Schlicter spent a lot of time in jail after his career ended for various gambling-related felonies.
Draft: First Pick in 2007
What Happened: This is something the experts still are trying to figure out, because Russell was big and strong, and had the kind of Combine performance Raiders owner Al Davis loves.
However, once in the NFL, JaMarcus Russell gained a reputation for laziness, and he barely played his rookie season due to a lengthy holdout and head coach Lane Kiffin's unwillingness to start him until the end of the season
Once in games, Russell looked lost, throwing several interceptions, and he never could hold down the starter's job for very long.
After the 2009 season, the Raiders quarterback roster grew to five quarterbacks, and Russell's weight reportedly had ballooned to 300 lbs.
The Raiders released him on May 6, 2010. No team claimed him off of waivers, and he remains a free agent going into the 2011 season.
Russell also has been charged with drug charges related to codeine syrup, but a grand jury refused to indict Russell this past October.
Draft: Second Pick in 1998
What Happened: Ryan Leaf had all the physical skills necessary to be a starting quarterback in the NFL, but he lacked any of the abilities needed to claim and maintain the job between his ears.
Leaf's short career was marked by immature behavior, temper tantrums and confrontations with fans, coaches and the media.
By the end of the 2000 season, the Chargers had seen enough and released him.
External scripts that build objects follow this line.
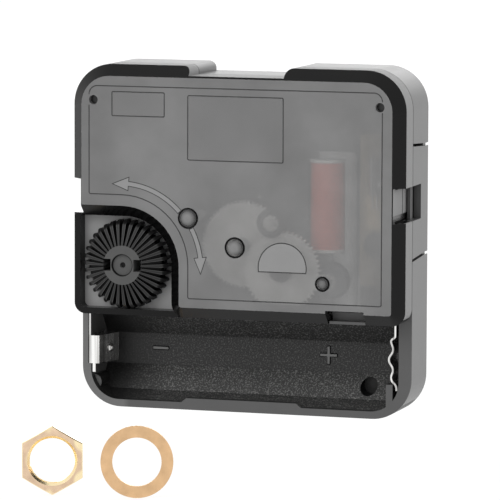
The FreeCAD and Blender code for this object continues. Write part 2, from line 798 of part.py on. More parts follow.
def raised_outline(inset):
    """The cover's raised body: the case outline less the knob's corner pocket."""
    side = CASE_HALF_WIDTH - inset
    low = BAY_TOP + inset
    corner = max(COVER_LOW_CORNER - inset, TOUCHING)
    pocket = [
        (-side, POCKET_TOP + inset, 0),
        (POCKET_RIGHT + inset, POCKET_TOP + inset, POCKET_RADIUS + inset),
        (POCKET_RIGHT + inset, low, corner),
    ]
    return pocket + case_outline(inset, low, corner)[1:]


def edges_at(shape, depth):
    """The edges of a shape that lie in the plane at the given depth."""
    found = []
    for edge in shape.Edges:
        box = edge.BoundBox
        if abs(box.YMin + depth) < TOUCHING and abs(box.YMax + depth) < TOUCHING:
            found.append(edge)
    return found


def raised_body(inset, front, rear, chamfer):
    """A body on the raised outline whose rear edge slopes in all round."""
    body = slab(raised_outline(inset), front, rear)
    return body.makeChamfer(chamfer, edges_at(body, rear))


def pocket_outline(inset, corner):
    """The knob pocket's own outline, out to its left and lower walls."""
    return [
        (-CASE_HALF_WIDTH + inset, BAY_TOP + inset, corner),
        (POCKET_RIGHT + COVER_WALL, BAY_TOP + inset, 0),
        (POCKET_RIGHT + COVER_WALL, POCKET_TOP + COVER_WALL, 0),
        (-CASE_HALF_WIDTH + inset, POCKET_TOP + COVER_WALL, 0),
    ]


def cover_shell():
    """The raised body with its sloping edge, and the knob pocket beside it."""
    raised = raised_body(0, RIM_DEPTH, CASE_DEPTH, COVER_CHAMFER)
    tray = slab(pocket_outline(0, POCKET_CORNER), RIM_DEPTH, SKIRT_DEPTH)
    inner_corner = POCKET_CORNER - POCKET_WALL
    well = slab(pocket_outline(POCKET_WALL, inner_corner), POCKET_FLOOR_DEPTH, SKIRT_DEPTH + OVERRUN)
    tray = tray.cut(well)
    return raised.fuse(tray).cut(crest_recess())


def cover_space():
    """The room inside the cover, under the raised body and under the pocket's floor."""
    open_front = RIM_DEPTH - OVERRUN
    room = raised_body(COVER_WALL, open_front, COVER_INNER, COVER_INNER_CHAMFER)
    room = room.cut(crest_wall(open_front - OVERRUN, CASE_DEPTH))
    under_rear = POCKET_FLOOR_DEPTH - POCKET_FLOOR
    under = slab(pocket_outline(COVER_WALL, POCKET_CORNER - POCKET_WALL), open_front, under_rear)
    return [room, under]


def cover_tongue():
    """The right side's latch tongue with its hook."""
    outer = CATCH_INNER_X - GAP
    low = LATCH_Z - LATCH_HALF + TONGUE_SIDE_GAP
    high = LATCH_Z + LATCH_HALF - TONGUE_SIDE_GAP
    return top_slab(
        [
            (outer - TONGUE_THICK, COVER_INNER, 0),
            (outer - TONGUE_THICK, TONGUE_TIP, 0),
            (outer, TONGUE_TIP, 0),
            (outer + HOOK_REACH, TONGUE_TIP + HOOK_HEIGHT / 2, 0),
            (outer + HOOK_REACH, TONGUE_TIP + HOOK_HEIGHT, 0),
            (outer, TONGUE_TIP + HOOK_HEIGHT, 0),
            (outer, COVER_INNER, 0),
        ],
        low,
        high,
    )


def cover_notch():
    """The right side's notch in the skirt and edge, which shows the tongue."""
    return block(
        CATCH_INNER_X - GAP,
        CASE_HALF_WIDTH + OVERRUN,
        RIM_DEPTH - OVERRUN,
        CASE_DEPTH + OVERRUN,
        LATCH_Z - LATCH_HALF,
        LATCH_Z + LATCH_HALF,
    )


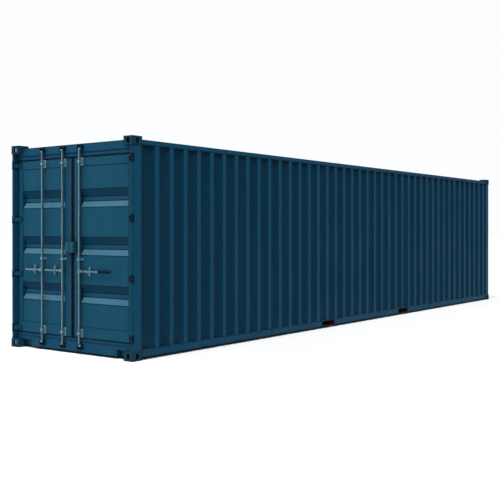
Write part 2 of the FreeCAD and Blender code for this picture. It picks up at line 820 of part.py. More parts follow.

However, Leaf injured his wrist toward the end of that year, and that injury plagued him through the next two years along with his attitude problem before he finally retired at age 26 with a career QB rating of 50.
The name "Ryan Leaf" and the term "draft bust" since have become synonymous. Leaf's post-career activities include resigning as a coach from West Texas A&M due to a pain pill scandal, and Leaf would have further legal troubles due to his involvement in controlled substances.
As of December 2010, Leaf reportedly signed a deal to write three books about his life.